Governor of Murang'a County
- In office 4 March 2013 – August 2022
- Deputy: James Kamau Maina
- Succeeded by: Irungu Kang'ata

Personal details
- Born: Wa Iria Mwangi 28 August 1968 (age 57) Kiboi village, Kiharu Constituency Murang'a County
- Party: Usawa Kwa Wote
- Spouse: Jane Wa Iria
- Children: 3
- Education: Moi University

= Mwangi wa Iria =

Governor of Murang'a County, Kenya

H.E. Hon. Mwangi Wa Iria (born 28 August 1969) is the party leader of Usawa Kwa Wote Party and the immediate Former Governor of Murang'a County in Kenya.
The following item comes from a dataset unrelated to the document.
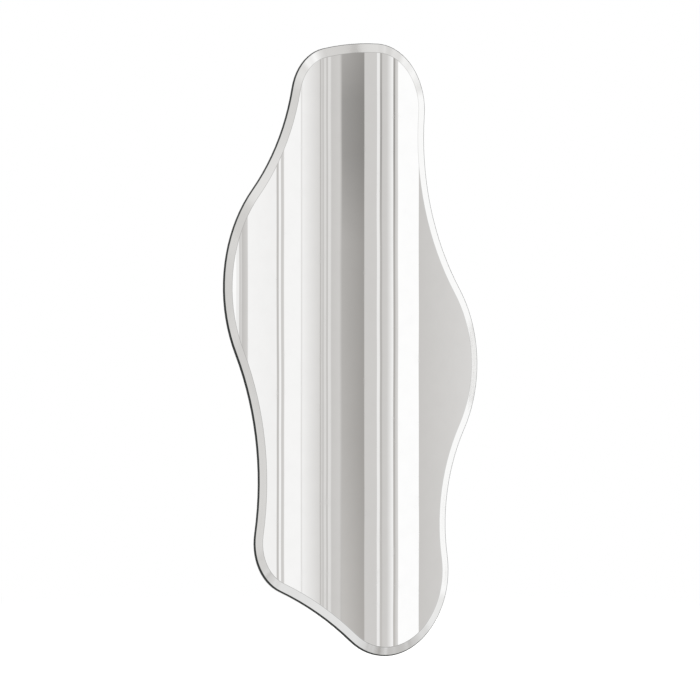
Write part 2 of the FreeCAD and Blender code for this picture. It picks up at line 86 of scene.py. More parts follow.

He is also the former Vice chairman of the Council of Governors of Kenya, having been elected in January 2019. He was elected on 4 March 2013 and subsequently in August 2017 for his second term. His famous campaign slogan is "Hapa kazi tu" (translated from the native Kikuyu language, no wira tu). He won the 2013 Kenyan gubernatorial elections under The National Alliance ticket and the 2017 elections under the Jubilee Party ticket.

==Education==
Wa Iria attended Kiboi Primary School and later Weithaga Boys High School. He is also an alumnus of Moi University and received training from the Chartered Institute of Procurement & Supply in the United Kingdom.

==Career==
Before joining politics, Wa Iria was the Managing Director of New Kenya Cooperative Creameries (KCC). He has also served as National Sales Manager of Kenya Breweries Ltd, Managing Director of Ngano Feeds Ltd, CEO of Freshco Seeds and as General Manager of the Commercial Division of Industrial Promotion Services that brings together more than 30 companies owned by the Aga Khan Development Network.